On November 1, 2016, Registrant entered into an Agreement and Plan of Merger (as subsequently amended, the “ Merger Agreement ”), among Tecogen Inc., a Delaware corporation (“ Tecogen ”), Tecogen.ADGE Acquisition Corp., a Delaware corporation and a wholly-owned subsidiary of Tecogen (“ Merger Sub ”), and Registrant, pursuant to which Merger Sub will merge with and into Registrant, with Registrant as the surviving entity such that Registrant will become a wholly-owned subsidiary of Tecogen (the “ Merger ”).
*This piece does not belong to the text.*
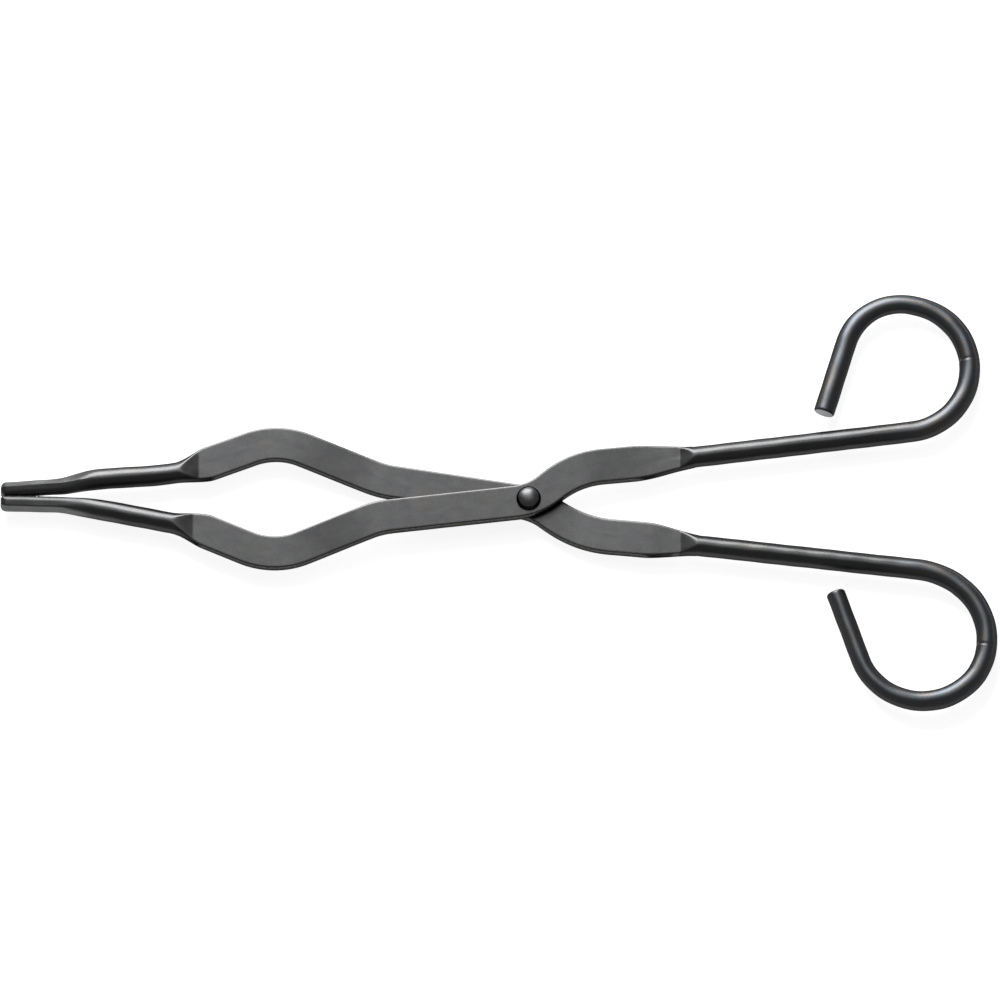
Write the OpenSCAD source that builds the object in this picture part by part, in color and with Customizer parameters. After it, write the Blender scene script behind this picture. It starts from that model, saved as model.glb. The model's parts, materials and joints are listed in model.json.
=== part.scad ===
// Crucible tongs: two bent steel bars crossed on one rivet, 250 mm long.
//
// Each arm is a single length of round bar. It stays round at the finger ring and at
// the nose. Between them it is pressed flat, where it crosses the other arm at the
// rivet and swells into the bow that takes a crucible. Both arms are bent by hand, so
// each has its own runs and slopes. The flats are cranked past each other at the
// rivet, which leaves the noses and the rings level with one another.
//
// The origin is the middle of the rivet's flat tail. The rivet stands along +Z, the
// finger rings lie towards +X and the jaws towards -X. The tongs are closed.
//
// An arm is laid out from the rivet in the XY plane. Slopes are measured from the X
// axis, away from the rivet, and a positive slope leads away from the other arm. The
// lower arm is laid out like the upper one and then mirrored.

/* [Bar] */
// Diameter of the round bar
bar_d = 5.1; // [4:0.1:6]
// Width of the pressed flats
flat_w = 8.6; // [6:0.1:10]
// Thickness of the pressed flats
flat_t = 2.8; // [2:0.1:3.5]
// Length over which the flat at the handle narrows into round bar
ramp_l = 14.5; // [8:0.5:18]
// Length at the end of a ramp over which it grows as thick as the bar
slope_l = 4.5; // [3:0.5:6]

/* [Rivet] */
// Diameter of the rivet's shank
shank_d = 3.5; // [3:0.1:4]
// Diameter of the round head
head_d = 6.2; // [5:0.1:7.5]
// Height of the round head
head_h = 2.1; // [1.2:0.1:2.8]
// Diameter of the hammered tail
tail_d = 5.8; // [4.5:0.1:7]
// Height of the hammered tail
tail_h = 1.2; // [0.8:0.1:2]
// Radial clearance of the shank in the upper arm
running_fit = 0.05; // [0.02:0.01:0.1]
// Gap between the two arms at the rivet
arm_gap = 0.1; // [0.05:0.05:0.3]
// Gap between the upper arm and the rivet's head
head_gap = 0.05; // [0.02:0.01:0.1]

/* [Crossing] */
// Bend radius where an arm passes the rivet
crossing_r = 16; // [10:0.5:25]
// Where the cranked flats level out again, jaw side
crank_jaw_end = 60; // [50:1:70]
// Where the cranked flats start to level out, jaw side
crank_jaw_start = 38; // [34:1:44]
// Where the cranked flats start to level out, handle side
crank_neck_start = 12; // [10:1:16]
// Where the cranked flats level out again, handle side
crank_neck_end = 26; // [22:1:27]

/* [Jaws] */
// Bend radii of a jaw: foot of the bow, crest of the bow, end of the flat, nose
jaw_radii = [25, 18.5, 35, 50]; // [10:0.5:60]
// Reach of the jaws beyond the rivet
jaw_reach = 132; // [125:0.5:140]
// Offset of the closing line from the rivet, towards the lower jaw
closing_offset = 1.3; // [0:0.1:2]
// Gap between the closed tips
tip_gap = 0.1; // [0.05:0.05:0.3]
// Half width of a nose at its last bend, where its outer side is pressed slimmer
nose_half_w = 1.9; // [1.8:0.1:2.5]
// Half width of a nose at its end, on the outer side
tip_half_w = 1.7; // [1.2:0.1:2.2]
// Length of the bevel on a tip's outer corner
tip_bevel = 1; // [0.2:0.1:2]
// Number of grooves across the grip of a tip
groove_count = 6; // [2:1:8]
// Distance between grooves
groove_pitch = 1.5; // [1:0.1:2.5]
// Depth of a groove
groove_depth = 0.35; // [0.1:0.05:0.6]

/* [Upper arm] */
// Slope at the rivet, in degrees
upper_crossing_slope = 18.5; // [10:0.5:25]
// Straight runs of the jaw: shank, rise, fall, nose
upper_jaw_runs = [31, 17.5, 10, 22]; // [5:0.5:40]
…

On May 18, 2017, pursuant to the Merger Agreement, Merger Sub merged with and into Registrant, with Registrant continuing as the surviving corporation in the Merger.

 

In connection with the Merger, the Registrant is terminating all offerings of its securities registered pursuant to the Registration Statements. The Registrant is filing these Post-Effective Amendments to hereby terminate the effectiveness of the Registration Statements and remove from registration any and all securities registered under the Registration Statements but that remain unsold as of the date hereof. This filing is made in accordance with an undertaking made by the Registrants in Part II of each of the Registration Statements to remove from registration by means of a post-effective amendment any securities that remain unsold at the termination of the offerings.

 

2



 

SIGNATURES

 

Pursuant to the requirements of the Securities Act of 1933, as amended, and Rule 478 thereunder, American DG Energy Inc. certifies that it has reasonable grounds to believe that it meets all of the requirements for filing on Form S-3 and has duly caused these Post-Effective Amendments to be signed on its behalf by the undersigned, thereunto duly authorized, in the City of Boston, Commonwealth of Massachusetts, on May 19, 2017.

 

 

AMERICAN DG ENERGY INC.

 

 

 

 

 

By:

/s/ John N. Hatsopoulos

 

 

John N. Hatsopoulos

 

 

Co-Chief Executive Officer

 

 

   No other person is required to sign these Post-Effective Amendments in reliance upon Rule 478 under the Securities Act of 1933, as amended.